Ending HP car finance early
HP car finance is essentially a type of secured loan where the security is the car you're buying. So, if you don't keep up with the repayments, your car may be taken away.
With an HP agreement, you need to pay an initial deposit, usually around 10% of the amount you're borrowing. This is then followed by regular monthly repayments.
Once you’ve finished your monthly repayment schedule, you then own the car. Unlike PCP, there's no balloon payment to pay at the end.
In the same way that you can cancel a PCP agreement early, you can cancel an HP agreement. This means you must repay 50% of the total finance amount first.
However, with an HP agreement, you might reach the 50% repayment point around halfway through the agreement.
If you haven’t repaid 50% of the total finance amount, you can make up the difference and then cancel.
Again, the car must be in good condition once returned.
Can I end my car finance before the 50% mark?
If you haven’t repaid 50% of the total finance amount, you can still end the agreement early by paying the difference. This is true for both PCP and HP finance but includes the balloon payment if you have a PCP contract.
For example, if you’ve paid back £15,000 and the total amount is £40,000, you need to pay an extra £5,000 to reach 50%.
If you’ve already paid more than 50% back, you can voluntarily terminate your PCP or HP agreement. But you might not get a refund on anything over the 50%.
Can I change my car on PCP early?
You should be able to change cars early on in your PCP contract by contacting your lender and paying a settlement figure.
If you’re cancelling the contract within the 14-day cooling-off period, you should be able to contact the lender and arrange a return.
If it’s after 14 days, you have 2 options:
You can pay the settlement figure, buy the car outright and then part-exchange it to buy a new one
You can trade in your current car for a new one on a new PCP contract
If your current car is worth more than the settlement figure, it should be enough to pay off the finance agreement. This leaves you with money to put towards a new vehicle.
If the car is worth less than the settlement figure, you may be expected to pay the difference.

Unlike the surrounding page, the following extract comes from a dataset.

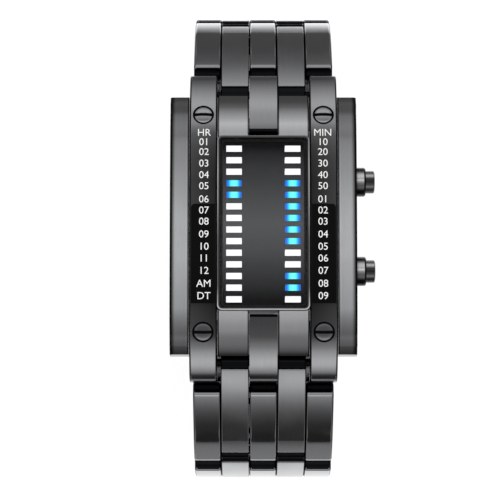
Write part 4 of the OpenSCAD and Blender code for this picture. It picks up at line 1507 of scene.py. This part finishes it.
@dataclass
class Pushers:
    """Two round pushers in their collars, and their return springs."""

    # How far the caps reach into the case, radii of a stem and of its clip, and where the clip sits
    sunk: float = 0.5
    stem: float = 0.7
    clip: float = 1.15
    clip_x: tuple[float, float] = (11.35, 11.65)
    # Radii of a collar's bore and of the part of it inside the case, and its chamfer
    bore: float = 2.18
    neck: float = 2.58
    chamfer: tuple[float, float] = (0.3, 0.25)

    def lay(self, piece: bpy.types.Object, node: str) -> None:
        """Turns a piece to point to the right, moves it onto a pusher's axis and shades it.

        Args:
            piece: Turned piece.
            node: CAD node of the pusher.
        """
        box = Span.of(node)
        y, z = (box.high.y + box.low.y) / 2, (box.high.z + box.low.z) / 2
        settle(piece, Matrix.Translation((0, y * MM, z * MM)) @ Matrix.Rotation(math.pi / 2, 4, "Y"))
        smooth(piece)

    def spring(self, node: str, joint: str) -> None:
        """Return spring, a smoothed copy of its CAD node with its own mesh.

        Args:
            node: CAD node of the spring.
            joint: Slide of its pusher.
        """
        slide = next(j for j in frame["joints"] if j["name"] == joint)
        seat = slide["deforming_nodes"][0]["fixed_end_x_m"]
        length = Span.of(node).high.x * MM - seat
        spring = node_copy(node, f"{node}_coil")
        fit(spring, "case", Finish.GROUND, "steel", node)
        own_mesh(spring)

    def cap(self, node: str) -> bpy.types.Object:
        """Cap, stem and clip of one pusher, turned as one.

        Args:
            node: CAD node of the pusher.

        Returns:
            The cap.
        """
        box = Span.of(node)
        radius, face, end = (box.high.z - box.low.z) / 2, box.high.x, box.low.x
        inner = Span.of("case_body").high.x - self.sunk
        low, high = self.clip_x
        crown = [(0, face), (radius * 0.5, face - 0.01), (radius - 0.35, face - 0.05),
                 (radius - 0.1, face - 0.16), (radius, face - 0.36)]
        shaft = [(radius, inner), (self.stem, inner), (self.stem, high), (self.clip, high), (self.clip, low),
                 (self.stem, low), (self.stem, end + 0.1), (self.stem - 0.1, end), (0, end)]
        piece = turned(f"{node}_cap", crown + shaft)
        bevel(piece, 0.06, 2, 30)
        self.lay(piece, node)
        for surface in piece.data.polygons:
            surface.material_index = int(surface.normal.x > 0.8)
        return piece

    def collar(self, name: str, node: str) -> bpy.types.Object:
        """Collar round one pusher, with painted shade inside its chamfered end.

        Args:
            name: Name of the collar.
            node: CAD node of the pusher.

        Returns:
            The collar.
        """
        tubes, side = Span.of("pusher_tubes"), Span.of("case_body").high.x
        radius, end = (tubes.high.z - tubes.low.z) / 2, tubes.high.x
        deep, wide = self.chamfer
        piece = turned(name, [(self.bore, tubes.low.x), (self.neck, tubes.low.x), (self.neck, side),
                              (radius, side), (radius, end - deep), (radius - wide, end), (self.bore, end)])
        bevel(piece, 0.1, 3, 30)
        self.lay(piece, node)
        for surface in piece.data.polygons:
            # Painted shade on the chamfered end; the flat end face stays polished
            at_end = surface.center.x / MM > end - 0.34
            surface.material_index = 2 if surface.normal.x > 0.9 else int(at_end)
        return piece

    def build(self) -> None:
        """Models the pushers."""
        self.spring("spring_upper", "pusher_upper_slide")
        self.spring("spring_lower", "pusher_lower_slide")
        for node in ("pusher_upper", "pusher_lower"):
            fit(self.cap(node), node, (Finish.CAP, Finish.POLISHED), "dark_steel", node)
        for name, node in (("collar_upper", "pusher_upper"), ("collar_lower", "pusher_lower")):
            finishes = (Finish.COLLAR, Finish.RECESS, Finish.POLISHED)
            fit(self.collar(name, node), "case", finishes, "dark_steel", "pusher_tubes")


# Clasp and hidden pieces


@dataclass
class Clasp:
    """Folding clasp: its cover and two blades."""

    def build(self) -> None:
        """Models the clasp."""
        for node, name, body, finish, slot in (
                ("clasp_cover", "clasp_cover_shell", "clasp_cover", Finish.SATIN, "dark_steel"),
                ("clasp_base_blade", "wrist_blade", "clasp_base", Finish.BRUSHED, "steel"),
                ("clasp_mid_blade", "middle_blade", "clasp_mid", Finish.BRUSHED, "steel")):
            fit(node_copy(node, name, 0.1), body, finish, slot, node)


@dataclass
class CarriedOver:
    """CAD nodes that keep their own mesh and get a finish."""

    finishes: dict[str, Finish] = field(default_factory=lambda: {
        "glass_gasket": Finish.RUBBER, "circuit_board": Finish.BOARD, "driver_chip": Finish.EPOXY,
        "quartz_can": Finish.GROUND, "switch_contacts": Finish.GILT, "movement_holder": Finish.NYLON,
        "battery": Finish.BRUSHED, "battery_clip": Finish.GROUND, "back_gasket": Finish.RUBBER,
        "pusher_seals": Finish.RUBBER,
    })

    def dress(self) -> None:
        """Gives every CAD node a finish, for where it shows."""
        for name, node in frame["nodes"].items():
            # Pins show only in the seams between links, so they get painted shade
            hidden = Finish.RECESS if name.endswith("_pins") else Finish.GROUND
            finish = self.finishes.get(name, hidden).get()
            node.data.materials.clear()
            node.data.materials.append(finish)


# Studio


@dataclass
class Studio:
    """Clear floor over a white world, tent of strips, soft lamps and the camera of the photograph."""

    # The camera's place in millimetres, its tilt in degrees, its lens and the width of its sensor
    camera: tuple[float, float, float] = (-2.51, -67.06, 456.51)
    tilt: float = 7.9
    lens: float = 174.2
    sensor: float = 36.0
    # Brightness of the tent's left and right, at the horizon and overhead
    horizon: float = 0.28
    overhead: float = 0.6
    # Brightness of the tent by the angle from straight up towards 12 o'clock
    strips: tuple[Point, ...] = (
        (-100, 0.035), (-87, 0.05), (-82, 0.09), (-78, 0.14), (-73.5, 0.24), (-69, 0.4), (-65, 0.62),
        (-61, 0.95), (-56, 1.0), (-49, 0.75), (-42, 0.48), (-34, 0.33), (-20, 0.38), (-8, 0.5), (0, 0.61),
        (4, 1.02), (6, 1.1), (9, 1.0), (13, 0.71), (17, 0.41), (21.5, 0.34), (27.5, 0.45), (33.5, 0.6),
        (45, 0.66), (52, 0.86), (58, 0.85), (65, 0.68), (72.5, 0.5), (77, 0.38), (81.5, 0.25), (88, 0.16),
        (100, 0.125))
    # How far a direction points to the side, from 0 to 1, where the strips fade into the plain sides
    strip_fade: Point = (0.3, 0.6)
    # Brightness of the floor in polished faces, by the distance towards 12 o'clock in millimetres
    bands: tuple[Point, ...] = ((-150, 0.03), (-140, 0.33), (-84, 0.4), (-76, 1.15), (56, 1.15), (62, 2.0),
                                (74, 1.7), (84, 0.8), (92, 0.3), (104, 0.14), (120, 0.125))
    # The bands are given up to this far along the watch, and fade between these distances to its sides
    band_reach: float = 200.0
    band_fade: Point = (45.0, 75.0)

    def tent(self) -> None:
        """Sphere of dark and bright strips that only polished faces see."""
        bpy.ops.object.select_all(action="DESELECT")
        bpy.ops.mesh.primitive_uv_sphere_add(segments=64, ring_count=32, radius=1.0)
        tent = bpy.context.object
        tent.name = "studio_tent"
        material, tree, place = blank("studio_tent_strips")
        way = add_node(tree, "ShaderNodeVectorMath", {"operation": "NORMALIZE"}, {0: place})
        split = add_node(tree, "ShaderNodeSeparateXYZ", links={"Vector": way})
        angle = add_node(tree, "ShaderNodeMath", {"operation": "ARCTAN2"},
                         {0: split.outputs["Y"], 1: split.outputs["Z"]})
        share = add_node(tree, "ShaderNodeMapRange", {"From Min": -math.pi, "From Max": math.pi},
                         {"Value": angle})
        brightest = max(level for _, level in self.strips)
        stops = [((degrees + 180) / 360, grey(level / brightest)) for degrees, level in self.strips]
        ramp = add_node(tree, "ShaderNodeValToRGB", {"stops": stops}, {"Fac": share})
        strips = add_node(tree, "ShaderNodeEmission", {"Strength": brightest}, {"Color": ramp})
        # To the left and right the tent is plain: brighter overhead than at the horizon
        height = add_node(tree, "ShaderNodeMapRange",
                          {"From Min": 0.0, "From Max": 0.8, "To Min": self.horizon, "To Max": self.overhead},
                          {"Value": split.outputs["Z"]})
        plain = add_node(tree, "ShaderNodeEmission", {"Color": grey(1.0)}, {"Strength": height})
        side = add_node(tree, "ShaderNodeMath", {"operation": "ABSOLUTE"}, {0: split.outputs["X"]})
        near, far = self.strip_fade
        fade = add_node(tree, "ShaderNodeMapRange", {"From Min": near, "From Max": far}, {"Value": side})
        mix = add_node(tree, "ShaderNodeMixShader", links={"Fac": fade, 1: strips, 2: plain})
        add_node(tree, "ShaderNodeOutputMaterial", links={"Surface": mix})
        tent.data.materials.append(material)
        tent.visible_camera = False
        tent.visible_diffuse = False
        tent.visible_transmission = False
        tent.visible_shadow = False

    def lay_floor(self) -> None:
        """Clear sheet over white with a faint shadow; polished faces see bright and dark bands on it."""
        bpy.ops.object.select_all(action="DESELECT")
        # It is a little smaller than the tent, and lies 0.1 mm under the watch
        bpy.ops.mesh.primitive_circle_add(vertices=96, radius=0.95, fill_type="NGON",
                                          location=(0, 0, CAD_BOX[0].z - 0.1 * MM))
        floor = bpy.context.object
        floor.name = "studio_floor"
        material, tree, place = blank("clear_sheet_over_white_sweep")
        path = add_node(tree, "ShaderNodeLightPath")
        seen = add_node(tree, "ShaderNodeMath", {"operation": "ADD", "use_clamp": True},
                        {0: path.outputs["Is Camera Ray"], 1: path.outputs["Is Transmission Ray"]})
        paper = add_node(tree, "ShaderNodeBsdfDiffuse", {"Color": grey(0.8)})
        shade = add_node(tree, "ShaderNodeBsdfDiffuse", {"Color": grey(0.16)})
        clear = add_node(tree, "ShaderNodeBsdfTransparent", {"Color": grey(0.9)})
        white = add_node(tree, "ShaderNodeAddShader", links={0: clear, 1: shade})
        plain = add_node(tree, "ShaderNodeMixShader", links={"Fac": seen, 1: paper, 2: white})
        split = add_node(tree, "ShaderNodeSeparateXYZ", links={"Vector": place})
        reach = self.band_reach
        along = add_node(tree, "ShaderNodeMapRange", {"From Min": -reach * MM, "From Max": reach * MM},
                         {"Value": split.outputs["Y"]})
        brightest = max(level for _, level in self.bands)
        stops = [((y + reach) / (2 * reach), grey(level / brightest)) for y, level in self.bands]
        band = add_node(tree, "ShaderNodeValToRGB", {"stops": stops}, {"Fac": along})
        side = add_node(tree, "ShaderNodeMath", {"operation": "ABSOLUTE"}, {0: split.outputs["X"]})
        bands = add_node(tree, "ShaderNodeEmission", {"Strength": brightest}, {"Color": band})
        sweep = add_node(tree, "ShaderNodeEmission", {"Color": grey(1.0), "Strength": self.horizon})
        near, far = self.band_fade
        fade = add_node(tree, "ShaderNodeMapRange", {"From Min": near * MM, "From Max": far * MM},
                        {"Value": side})
        mirrored = add_node(tree, "ShaderNodeMixShader", links={"Fac": fade, 1: bands, 2: sweep})
        mix = add_node(tree, "ShaderNodeMixShader",
                       links={"Fac": path.outputs["Is Glossy Ray"], 1: plain, 2: mirrored})
        # The lamps reach what an open bracelet holds under the sheet
        open_air = add_node(tree, "ShaderNodeBsdfTransparent", {"Color": grey(1.0)})
        lit = add_node(tree, "ShaderNodeMixShader",
                       links={"Fac": path.outputs["Is Shadow Ray"], 1: mix, 2: open_air})
        add_node(tree, "ShaderNodeOutputMaterial", links={"Surface": lit})
        floor.data.materials.append(material)
        settle(floor)

    def light(self) -> None:
        """Plain soft light for matt faces, and a white world behind everything."""
        world = bpy.data.worlds.new("studio_world")
        bpy.context.scene.world = world
        world.use_nodes = True
        tree = world.node_tree
        tree.nodes.clear()
        path = add_node(tree, "ShaderNodeLightPath")
        seen = add_node(tree, "ShaderNodeMath", {"operation": "ADD"},
                        {0: path.outputs["Is Camera Ray"], 1: path.outputs["Is Glossy Ray"]})
        seen = add_node(tree, "ShaderNodeMath", {"operation": "ADD", "use_clamp": True},
                        {0: seen, 1: path.outputs["Is Transmission Ray"]})
        white = add_node(tree, "ShaderNodeBackground", {"Color": grey(1.0), "Strength": 1.0})
        soft = add_node(tree, "ShaderNodeBackground", {"Color": grey(1.0), "Strength": 0.75})
        mix = add_node(tree, "ShaderNodeMixShader", links={"Fac": seen, 1: soft, 2: white})
        add_node(tree, "ShaderNodeOutputWorld", links={"Surface": mix})
        for name, place, size, power in (("key_softbox", (0.25, 0.15, 0.75), 0.5, 1.6),
                                         ("fill_softbox", (-0.45, -0.3, 0.55), 0.5, 0.7)):
            bpy.ops.object.select_all(action="DESELECT")
            bpy.ops.object.light_add(type="AREA", location=place)
            lamp = bpy.context.object
            lamp.name = name
            lamp.data.size = size
            lamp.data.energy = power
            lamp.rotation_euler = Vector(place).to_track_quat("Z", "Y").to_euler()
            lamp.visible_glossy = False
            lamp.visible_transmission = False

    def aim(self) -> None:
        """Sets the camera where the photograph was taken from."""
        bpy.ops.object.select_all(action="DESELECT")
        bpy.ops.object.camera_add(location=[c * MM for c in self.camera],
                                  rotation=(math.radians(self.tilt), 0, 0))
        camera = bpy.context.object
        camera.data.lens = self.lens
        camera.data.sensor_width = self.sensor
        camera.data.clip_start, camera.data.clip_end = 0.01, 10
        bpy.context.scene.camera = camera

    def build(self) -> None:
        """Sets the studio up."""
        self.tent()
        self.lay_floor()
        self.light()
        self.aim()
        bpy.context.scene.view_settings.view_transform = "Standard"


def main() -> None:
    """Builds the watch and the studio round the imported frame."""
    logging.basicConfig(level=logging.INFO, format="%(name)s: %(message)s")
    CarriedOver().dress()
    Bracelet().build()
    Case().build()
    Display().build()
    Scales().build()
    Pushers().build()
    Clasp().build()
    Studio().build()


if __name__ == "__main__":
    main()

Will I have to pay voluntary termination charges?
If you’ve paid 50% or more of the total amount owed, you shouldn’t encounter additional charges when cancelling the agreement.
If you haven’t reached 50%, you need to first pay the difference but then shouldn’t encounter other charges.
One instance where you may face voluntary termination charges is if you haven’t taken good care of the car. But this shouldn't include normal wear and tear.
If you believe these charges are unfair, you can appeal them.
How long does voluntary termination take?
The length of time it takes to cancel your car finance agreement often depends on your personal circumstances and your chosen lender.
So check your contract first and ask the finance company for more information if you’re unsure.
Will voluntary termination affect my credit score?
Voluntary termination may appear on your credit file. But it’s unlikely to affect your credit score or your ability to get finance in the future.
If you’re struggling to keep up with your car finance repayments it may be tempting to stop paying, making you fall into arrears.
You should avoid this if possible, as this is likely to harm your credit score. This could make it much harder to get finance in the future.
You may also be hit with increased interest charges in the process. So voluntary termination tends to be the better option.